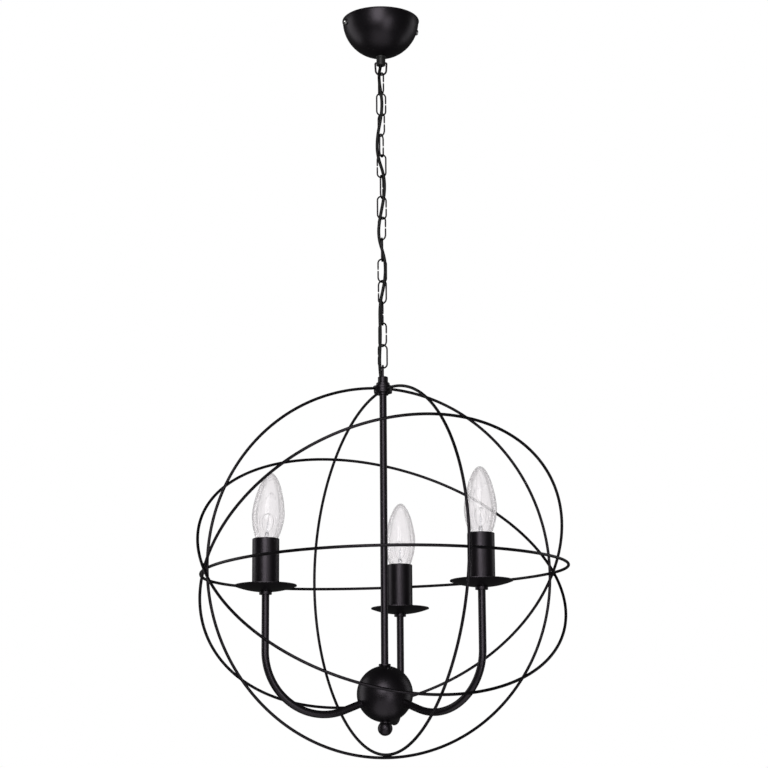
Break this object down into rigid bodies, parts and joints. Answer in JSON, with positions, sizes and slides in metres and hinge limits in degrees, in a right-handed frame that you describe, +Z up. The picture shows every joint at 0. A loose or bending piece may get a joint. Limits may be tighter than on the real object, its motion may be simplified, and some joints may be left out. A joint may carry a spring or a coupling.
{
  "type": "orb chandelier",
  "caption": "Wire globe chandelier on a chain from a half-round ceiling cup: open hoops round a centre tube, bent arms with drip pans, cups and clear candle bulbs.",
  "frame": {"origin": "centre of the canopy's mounting plane on the ceiling, between the bracket's two screw holes", "axes": "+Z up along the hang axis, +X towards the screw hole, and towards one node where the leaning hoops cross"},
  "size_m": [0.4134, 0.4037, 0.8319],
  "materials": {
    "black_metal": "satin black paint",
    "bright_steel": "zinc plated",
    "bare_steel": "turned",
    "brass": "plain",
    "cap_metal": "rolled thread",
    "white_plastic": "moulded",
    "black_plastic": "moulded",
    "cable_sheath": "smooth sheath",
    "lead_sheath": "smooth sheath",
    "clear_glass": "clear",
    "stem_glass": "clear, with tungsten filament"
  },
  "bodies": {
    "ceiling_cup": {"ceiling_bracket": "bright_steel", "canopy": "black_metal", "canopy_screws": "bright_steel", "terminal_block": "white_plastic", "terminal_screws": "brass", "cord_grip": "black_plastic", "grip_lock_nut": "bright_steel", "supply_cable": "cable_sheath"},
    "bail": {"canopy_bail": "black_metal"},
    "link_01": {"chain_link_01": "black_metal"},
    "link_02": {"chain_link_02": "black_metal"},
    "link_03": {"chain_link_03": "black_metal"},
    "link_04": {"chain_link_04": "black_metal"},
    "link_05": {"chain_link_05": "black_metal"},
    "link_06": {"chain_link_06": "black_metal"},
    "link_07": {"chain_link_07": "black_metal"},
    "link_08": {"chain_link_08": "black_metal"},
    "link_09": {"chain_link_09": "black_metal"},
    "link_10": {"chain_link_10": "black_metal"},
    "link_11": {"chain_link_11": "black_metal"},
    "link_12": {"chain_link_12": "black_metal"},
    "link_13": {"chain_link_13": "black_metal"},
    "link_14": {"chain_link_14": "black_metal"},
    "bulb_left": {"bulb_glass_left": "clear_glass", "bulb_cap_left": "cap_metal", "bulb_stem_left": "stem_glass"},
    "bulb_rear": {"bulb_glass_rear": "clear_glass", "bulb_cap_rear": "cap_metal", "bulb_stem_rear": "stem_glass"},
    "bulb_right": {"bulb_glass_right": "clear_glass", "bulb_cap_right": "cap_metal", "bulb_stem_right": "stem_glass"},
    "fixture": {"arm_left": "black_metal", "arm_rear": "black_metal", "arm_right": "black_metal", "centre_tube": "black_metal", "drip_pan_left": "black_metal", "drip_pan_rear": "black_metal", "drip_pan_right": "black_metal", "finial": "black_metal", "hub_core": "bare_steel", "hub_lower_shell": "black_metal", "hub_ring": "black_metal", "hub_upper_shell": "black_metal", "lamp_cup_left": "black_metal", "lamp_cup_rear": "black_metal", "lamp_cup_right": "black_metal", "lamp_leads": "lead_sheath", "lampholder_left": "black_plastic", "lampholder_rear": "black_plastic", "lampholder_right": "black_plastic", "leaning_hoop_inner": "black_metal", "leaning_hoop_outer": "black_metal", "level_hoop": "black_metal", "pan_nuts": "black_metal", "stack_washer_and_nut": "black_metal", "top_collar": "black_metal", "top_loop": "black_metal", "upright_hoop_cross": "black_metal", "upright_hoop_long": "black_metal"}
  },
  "joints": [
    {"name": "bail_swing", "type": "hinge", "parent": "ceiling_cup", "child": "bail", "pos_m": [0, 0, -0.051], "axis": [0.9289, -0.3702, 0], "range_deg": [-8, 8], "deforming": ["supply_cable"]},
    {"name": "link_01_rock", "type": "hinge", "parent": "bail", "child": "link_01", "pos_m": [0, 0, -0.06525], "axis": [-0.9289, 0.3702, 0], "range_deg": [-6, 6], "deforming": ["supply_cable"]},
    {"name": "link_02_rock", "type": "hinge", "parent": "link_01", "child": "link_02", "pos_m": [0, 0, -0.0895], "axis": [-0.1783, 0.984, 0], "range_deg": [-6, 6], "deforming": ["supply_cable"]},
    {"name": "link_03_rock", "type": "hinge", "parent": "link_02", "child": "link_03", "pos_m": [0, 0, -0.11395], "axis": [0.9791, -0.2033, 0], "range_deg": [-6, 6], "deforming": ["supply_cable"]},
    {"name": "link_04_rock", "type": "hinge", "parent": "link_03", "child": "link_04", "pos_m": [0, 0, -0.1384], "axis": [0.3464, -0.9381, 0], "range_deg": [-6, 6], "deforming": ["supply_cable"]},
    {"name": "link_05_rock", "type": "hinge", "parent": "link_04", "child": "link_05", "pos_m": [0, 0, -0.16285], "axis": [-0.7038, -0.7104, 0], "range_deg": [-6, 6], "deforming": ["supply_cable"]},
    {"name": "link_06_rock", "type": "hinge", "parent": "link_05", "child": "link_06", "pos_m": [0, 0, -0.1873], "axis": [-0.7463, 0.6656, 0], "range_deg": [-6, 6], "deforming": ["supply_cable"]},
    {"name": "link_07_rock", "type": "hinge", "parent": "link_06", "child": "link_07", "pos_m": [0, 0, -0.21175], "axis": [0.598, 0.8015, 0], "range_deg": [-6, 6], "deforming": ["supply_cable"]},
    {"name": "link_08_rock", "type": "hinge", "parent": "link_07", "child": "link_08", "pos_m": [0, 0, -0.2362], "axis": [-0.9979, 0.0651, 0], "range_deg": [-6, 6], "deforming": ["supply_cable"]},
    {"name": "link_09_rock", "type": "hinge", "parent": "link_08", "child": "link_09", "pos_m": [0, 0, -0.26065], "axis": [0.4889, -0.8723, 0], "range_deg": [-6, 6], "deforming": ["supply_cable"]},
    {"name": "link_10_rock", "type": "hinge", "parent": "link_09", "child": "link_10", "pos_m": [0, 0, -0.2851], "axis": [0.4653, 0.8851, 0], "range_deg": [-6, 6], "deforming": ["supply_cable"]},
    {"name": "link_11_rock", "type": "hinge", "parent": "link_10", "child": "link_11", "pos_m": [0, 0, -0.30955], "axis": [-0.9972, -0.0745, 0], "range_deg": [-6, 6], "deforming": ["supply_cable"]},
    {"name": "link_12_rock", "type": "hinge", "parent": "link_11", "child": "link_12", "pos_m": [0, 0, -0.334], "axis": [0.5774, -0.8164, 0], "range_deg": [-6, 6], "deforming": ["supply_cable"]},
    {"name": "link_13_rock", "type": "hinge", "parent": "link_12", "child": "link_13", "pos_m": [0, 0, -0.35845], "axis": [0.4498, 0.8931, 0], "range_deg": [-6, 6], "deforming": ["supply_cable"]},
    {"name": "link_14_rock", "type": "hinge", "parent": "link_13", "child": "link_14", "pos_m": [0, 0, -0.3829], "axis": [0.5191, -0.8547, 0], "range_deg": [-6, 6], "deforming": ["supply_cable"]},
    {"name": "fixture_swing", "type": "hinge", "parent": "link_14", "child": "fixture", "pos_m": [0, 0, -0.40735], "axis": [-0.9999, 0.0127, 0], "range_deg": [-6, 6], "deforming": ["supply_cable"]},
    {"name": "bulb_left_out", "type": "slide", "parent": "fixture", "child": "bulb_left", "axis": [0, 0, 1], "range_m": [0, 0.03]},
    {"name": "bulb_rear_out", "type": "slide", "parent": "fixture", "child": "bulb_rear", "axis": [0, 0, 1], "range_m": [0, 0.03]},
    {"name": "bulb_right_out", "type": "slide", "parent": "fixture", "child": "bulb_right", "axis": [0, 0, 1], "range_m": [0, 0.03]}
  ]
}
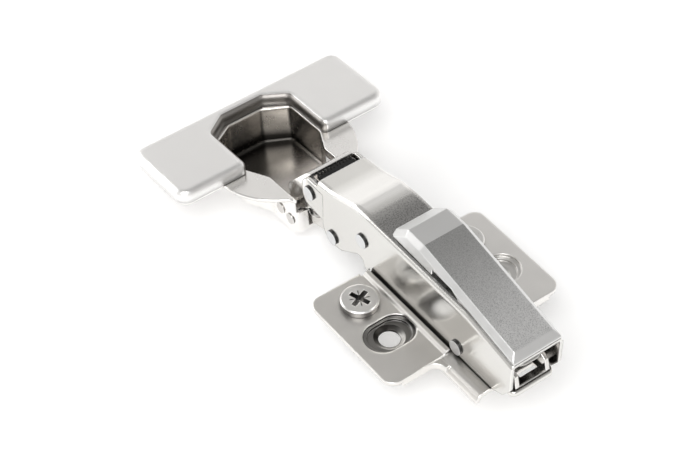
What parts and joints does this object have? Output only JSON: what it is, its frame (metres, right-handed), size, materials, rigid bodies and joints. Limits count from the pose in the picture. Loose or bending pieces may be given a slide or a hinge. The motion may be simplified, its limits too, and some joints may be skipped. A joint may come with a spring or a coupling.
{
  "type": "concealed cup hinge",
  "caption": "Clip-on concealed cup hinge: drawn cup with T-shaped cover, two links, U-section arm with cover cap, and a winged mounting plate; opens about 95 degrees.",
  "frame": {"origin": "on the mounting plate's underside, midway between its two wood-screw holes", "axes": "+Z away from the cabinet side, +X along the arm towards its rear end, +Y across the arm; the hinge is the same on both sides of Y = 0"},
  "size_m": [0.1189, 0.063, 0.0375],
  "materials": {
    "plate_steel": "nickel-plated sheet steel, satin",
    "screw_steel": "nickel-plated steel, satin with a bright rim",
    "arm_steel": "nickel-plated pressed steel, half bright",
    "rivet_steel": "nickel-plated steel rivet, flat head",
    "cup_steel": "nickel-plated drawn steel",
    "cap_steel": "polished nickel-plated sheet",
    "pin_steel": "bright steel",
    "link_steel": "nickel-plated pressed steel",
    "damper_body": "grey moulded plastic",
    "black_plastic": "black moulded plastic",
    "spring_steel": "drawn spring wire",
    "base_steel": "nickel-plated sheet steel, satin",
    "lever_steel": "nickel-plated pressed steel, bright edges",
    "cover_steel": "nickel-plated sheet, fine matt top and bright bevels"
  },
  "bodies": {
    "arm": {"mounting_plate": "plate_steel", "euro_screws": "screw_steel", "hinge_arm": "arm_steel", "arm_pivot_rivet": "rivet_steel", "link_pivot_rivet": "rivet_steel", "spring_rivet": "rivet_steel", "latch_rivet": "rivet_steel", "damper_cylinder": "damper_body", "closing_springs": "spring_steel", "inner_base": "base_steel", "front_hook_bar": "pin_steel", "latch_spring": "spring_steel", "arm_cover_cap": "cover_steel"},
    "outer_link": {"outer_link": "link_steel"},
    "cup": {"hinge_cup": "cup_steel", "cup_cover_cap": "cap_steel", "cup_pin_outer": "pin_steel", "cup_pin_inner": "pin_steel"},
    "inner_link": {"inner_link": "link_steel"},
    "damper": {"damper_rod": "pin_steel", "damper_slider": "black_plastic"},
    "lever": {"latch_lever": "lever_steel"},
    "side_screw": {"side_screw": "screw_steel"},
    "depth_cam": {"depth_cam": "screw_steel"}
  },
  "joints": [
    {"name": "cup_turn", "type": "hinge", "parent": "outer_link", "child": "cup", "pos_m": [-0.05291, 0, -0.00352], "axis": [0, 1, 0], "range_deg": [0, 133]},
    {"name": "link_swing", "type": "hinge", "parent": "arm", "child": "outer_link", "pos_m": [-0.043, 0, 0.0087], "axis": [0, 1, 0], "range_deg": [-38, 0]},
    {"name": "inner_swing", "type": "hinge", "parent": "cup", "child": "inner_link", "pos_m": [-0.04884, 0, -0.00407], "axis": [0, 1, 0], "range_deg": [-129, 0]},
    {"name": "damper_slide", "type": "slide", "parent": "arm", "child": "damper", "axis": [1, 0, 0], "range_m": [0, 0.004]},
    {"name": "lever_lift", "type": "hinge", "parent": "arm", "child": "lever", "pos_m": [0.0143, 0, 0.0051], "axis": [0, 1, 0], "range_deg": [-8, 0], "stiffness_Nm_per_rad": 0.05, "springref_deg": 5.73},
    {"name": "side_screw_turn", "type": "hinge", "parent": "arm", "child": "side_screw", "pos_m": [0.0067, 0, 0.01895], "axis": [0, 0, 1], "range_deg": [-180, 180]},
    {"name": "depth_cam_turn", "type": "hinge", "parent": "arm", "child": "depth_cam", "pos_m": [0.0146, 0, 0.01895], "axis": [0, 0, 1], "range_deg": [-90, 90]}
  ],
  "couplings": [
    {"joint": "link_swing", "follows": "cup_turn", "ratio": -0.28571},
    {"joint": "inner_swing", "follows": "cup_turn", "ratio": -0.96992},
    {"joint": "damper_slide", "follows": "cup_turn", "m_per_rad": 0.0017232}
  ]
}
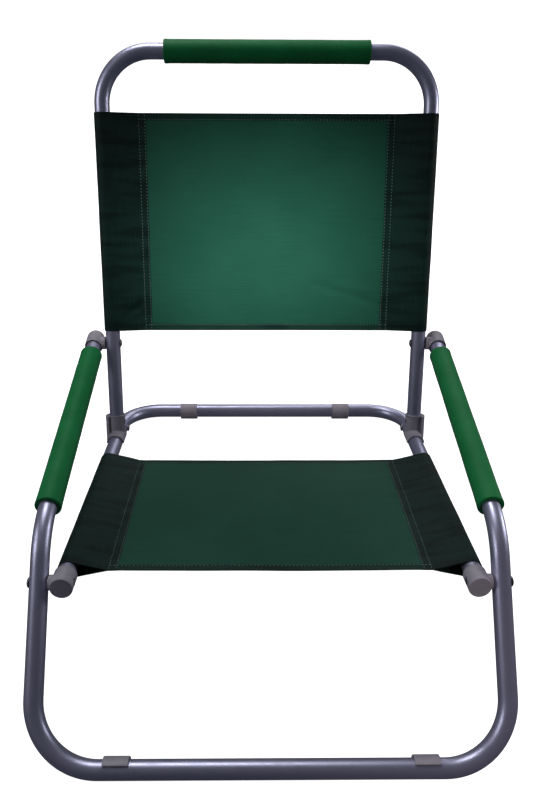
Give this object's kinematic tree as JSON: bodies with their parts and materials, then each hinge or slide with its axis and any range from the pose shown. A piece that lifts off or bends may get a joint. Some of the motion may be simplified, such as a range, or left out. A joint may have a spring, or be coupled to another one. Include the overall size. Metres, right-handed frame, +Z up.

- _Stated exercise_
Pull every line containing "degrees" from the data.

- _Task result_
Break this object down into rigid bodies, parts and joints. Answer in JSON, with positions, sizes and slides in metres and hinge limits in degrees, in a right-handed frame that you describe, +Z up. The picture shows every joint at 0. A loose or bending piece may get a joint. Limits may be tighter than on the real object, its motion may be simplified, and some joints may be left out. A joint may carry a spring or a coupling.
  "caption": "Clip-on concealed cup hinge: drawn cup with T-shaped cover, two links, U-section arm with cover cap, and a winged mounting plate; opens about 95 degrees.",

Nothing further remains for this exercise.